NEMA L5–15 (L5-15P plug / L5-15R receptacle)
The locking equivalent of the 5-15, rated 15A at 125V. Twist-lock instead of straight-blade.
Use case: 120V 15A loads that must not lose power from an accidental tug: lab benches, some networking gear, AV and stage equipment, temporary power where cords get walked on.
Limitations and when not to use: Same 15A ceiling as the 5-15, so it solves the disconnect problem, not the capacity problem; do not expect more power just because it locks. It needs matching locking receptacles, so it is not a drop-in for a standard wall outlet without the right device installed. The connector is bulkier and pricier than a straight blade, which is the trade-off for retention.
NEMA L5–20 (L5–20P plug / L5–20R receptacle)
The 20A version, locking, 125V. The middle child and a very common choice for rack PDU input and stage power.
Use case: 120V 20A locked feeds: rack PDU inputs in many installations, event and broadcast power, and any 20A 120V load where a secure connection matters.
Limitations and when not to use: Capped at 20A 120V (roughly 1,920W capacity, about 1,536W usable continuous), so it is not a high-density power answer; that is what 208/240V distribution is for. It is keyed differently from the L5-15 and L5-30, so an L5-20 cord will not mate with an L5-15 or L5-30 receptacle. Match the device exactly rather than hunting for an adapter.
NEMA L5–30 (L5–30P plug / L5–30R receptacle)
The 30A locking connector, 125V. The heavy hitter of the 120V locking line.
Use case: 120V 30A locked feeds: larger portable generators, RV and mobile power runs that need a secure twist-lock, higher-draw single-phase 120V distribution and event power.
Limitations and when not to use: This is the connector most often confused with the TT-30 RV plug because both are “30A 120V,” but they are physically different (locking vs straight-blade) and not interchangeable; verify which one your generator or inlet actually has. It is still 120V, so a 30A rating does not make it a 240V connector, and at 30A 120V you are near the practical ceiling of single-phase 120V distribution. For genuinely heavy loads, move to 240V rather than pushing more current at 120V.
Field Rules That Save You
A few principles cut across all three families:
The number after the dash on a NEMA device is amperage, not voltage. A “30A” plug can be 120V (TT-30, L5-30) or 240V (14-30), and confusing the two destroys equipment. Always read voltage and configuration, never just the amp number.

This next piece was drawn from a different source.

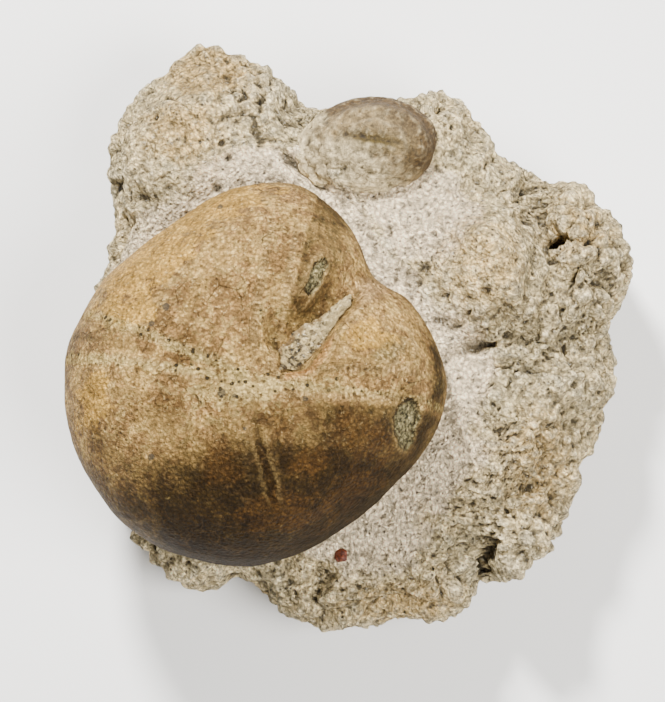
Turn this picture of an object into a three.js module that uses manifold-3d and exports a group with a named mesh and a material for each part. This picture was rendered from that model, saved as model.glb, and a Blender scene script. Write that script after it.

Keyed and sideways blades exist on purpose. When a plug will not fit, that mismatch is protecting a circuit or a device. Filing, forcing, or adapting around keying defeats the safety design and is how you put a 120V device on 240V or a 20A load on a 15A circuit.
Derate continuous loads to 80 percent. A 15A circuit is good for about 12A continuous, a 20A for about 16A, a 50A for 40A. Sizing a rack or an EV charger to the breaker number rather than the continuous number is how you nuisance-trip or, worse, overheat a connection.
Locking connectors solve retention, not capacity. An L5-20 carries exactly as much as a 5-20; the lock just keeps it seated. Reach for locking connectors where an accidental disconnect is the risk, and reach for higher voltage where total power is the risk.
When uptime depends on a cord staying in, design for it. In a production rack, that means C13/C19 locking cordage or L-series feeds, labeled circuits, and a load budget you have actually added up, not estimated. The connector is the last link in the chain, and it is the cheapest place to prevent an outage.